Army looks to further integrate psy-ops with electronic warfare


The term “information operations,” interpreted broadly, could cover anything from old-school psychological warfare like the kind of leaflet bombing schemes that have gone on since the First World War, to blocking internet access or faking the origin of a cyber attack. Recognizing this, U.S. Army planners hope to further integrate all aspects of information operations into a more “holistic picture,” according to a recent report from C4ISRnet’s Mark Pomerleau.

“The Army wants to give battlefield commanders the ability to drill down into local social media feeds and identify potential communication tools such as Wi-Fi networks and cellphone towers as a way to help slow the flow of information,” Pomerleau writes.

“The Army wants tactical cyber, electronic warfare and information operations capabilities at the tactical edge that could be used to help commanders suppress the use of adversary communication or connectivity capability prior to assaulting towns in future operating environments.”

The U.S. — along with many other countries including Russia, as we have been reminded so often since the 2016 U.S. election — has a long history of conducting psychological operations targeting audiences both domestically and around the world. Yet the importance of at least monitoring, if not engaging in such activities, operating as they often do in the shadows, seems to go through a continuous cycle of being ignored and then rediscovered by foreign policy strategists.

“Many military leaders and members of the academic community posit that, following the fall of the Berlin Wall, the United States lost much of the robust information operations-related capability it possessed during the Cold War,” Pomerleau notes.

Col. Paul “Tim” Brooks, Mission Assurance Division Chief, Department of the Army Management Office – Cyber, speaking at an event last week in Arlington, Virginia, said the Army is looking to change that, according to Pomerleau’s report.

“How do we blend information capabilities in new and different ways? How do we use MISO in combination with our cyber capabilities,” Brooks reportedly said. “We’ve got to look for new and creative ways so we can stay ahead of the dynamic environment.”

Maj. (P) Wayne A. Sanders, Branch Chief at CEMA Support to Corps and Below ARCYBER G39, reportedly gave a more detailed explanation of the shape these new efforts are taking.

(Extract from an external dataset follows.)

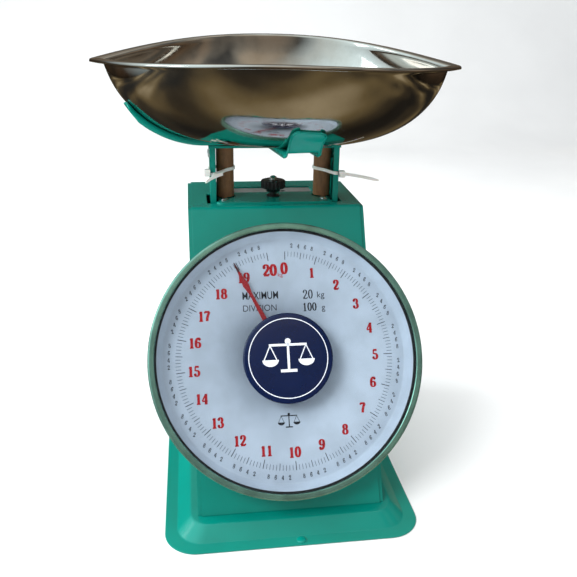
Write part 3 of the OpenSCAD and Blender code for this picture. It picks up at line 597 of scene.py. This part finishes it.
def balance_sign(p, cx, cy, s, z):
    """A pair of scales: post, foot, beam and two hanging pans."""
    def put(v, f):
        p.add([(x * s, y * s) for x, y in v], f, (cx, cy), z)
    for a, b, w in (((0, -8.5), (0, 8.6), 1.5), ((-5.2, -9), (5.2, -9), 1.8), ((-12, 7.2), (12, 7.2), 1.5),
                    ((-11.4, 7), (-15.4, -2), 0.6), ((-11.4, 7), (-7.4, -2), 0.6),
                    ((11.4, 7), (15.4, -2), 0.6), ((11.4, 7), (7.4, -2), 0.6)):
        dx, dy = b[0] - a[0], b[1] - a[1]
        n = math.hypot(dx, dy)
        ox, oy = -dy / n * w / 2, dx / n * w / 2
        put([(a[0] + ox, a[1] + oy), (a[0] - ox, a[1] - oy), (b[0] - ox, b[1] - oy), (b[0] + ox, b[1] + oy)],
            [(0, 1, 2, 3)])
    for side in (-1, 1):
        bowl = [(side * 11.4 + 5.2 * math.cos(math.radians(a)), -2 + 4.2 * math.sin(math.radians(a)))
                for a in range(180, 361, 15)]
        put(bowl, [tuple(range(len(bowl)))])
    knob = [(1.9 * math.cos(math.radians(a)), 9.4 + 1.9 * math.sin(math.radians(a))) for a in range(0, 360, 24)]
    put(knob, [tuple(range(len(knob)))])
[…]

“Sanders explained, depending on what the commander wants, they have started to insert IO planners within the brigade combat team tactical operations center to monitor social media,” Pomerleau writes. “They can read these feeds to see if adversaries on certain networks and facilitating malicious activity through social channels to coordinate attacks against friendly forces. An item may come out through social media, he said, that forces might want to influence, deny or degrade the adversary’s ability to get that message out using a cyber or electronic countermeasure. Or social media monitoring could be used to gauge host nation sentiments toward U.S. operations in country. If the [brigade combat team] commander had a bad engagement, he’ll want to know and monitor the response to see if maybe he needs to deploy public affairs to counter the negative messages.”

Despite extensive use of information operations by the U.S. in recent years, particularly against adversaries such as the Islamic State extremist group (a.k.a. ISIS, ISIL, or Da’esh), coverage of the extensive investigation into election interference has convinced many that other countries such as Russia outmaneuvered America and decisively took the upper hand in the propaganda field during this same same period.

“Laurie Buckhout, president and CEO of the Corvus Group and a former EW officer in the Army, said during the event that Russia looks at these capabilities as long term tools in a conflict from phase 0, or the shaping phase of a conflict, which comes before deterrence and followed by seizing, forward,” Pomerleau writes. “’I don’t think we’re there yet,’ she said, acknowledging progress and optimism in the way the Army is charting forward. The Russians, she said, look at how they can do intensive nation-oriented information operation campaigns tied very closely to a national military strategy. The U.S., in turn, has to make senior leaders embrace the concepts and get them educated on what they can do via the information environment to really start to shape elements in phase 0 on, she added.”

Yet at the same time, as the world’s highly-visible and indisputably preeminent military enforcer of the global order, even if arguably “no longer leader of the free world,” the U.S. might understandably hope to get someone else to do some of its dirty work if it’s going to be fighting according to Vladimir Putin’s rules. Maybe an agency of one of the “Five Eyes” countries, or some other cooperative government with looser rules about spying and subversion.

“Brooks explained that the Army has been wrestling with […] what their role in phase 0 is, noting allies are much more willing to act in the information environment tin [sic] phase 0 in various ways,” Pomerleau writes (emphasis added). “It is extremely important, [Brooks] said, for DoD and the Army to understand how to fight in phase 0 better and more effectively within the constraints of laws and ethics.”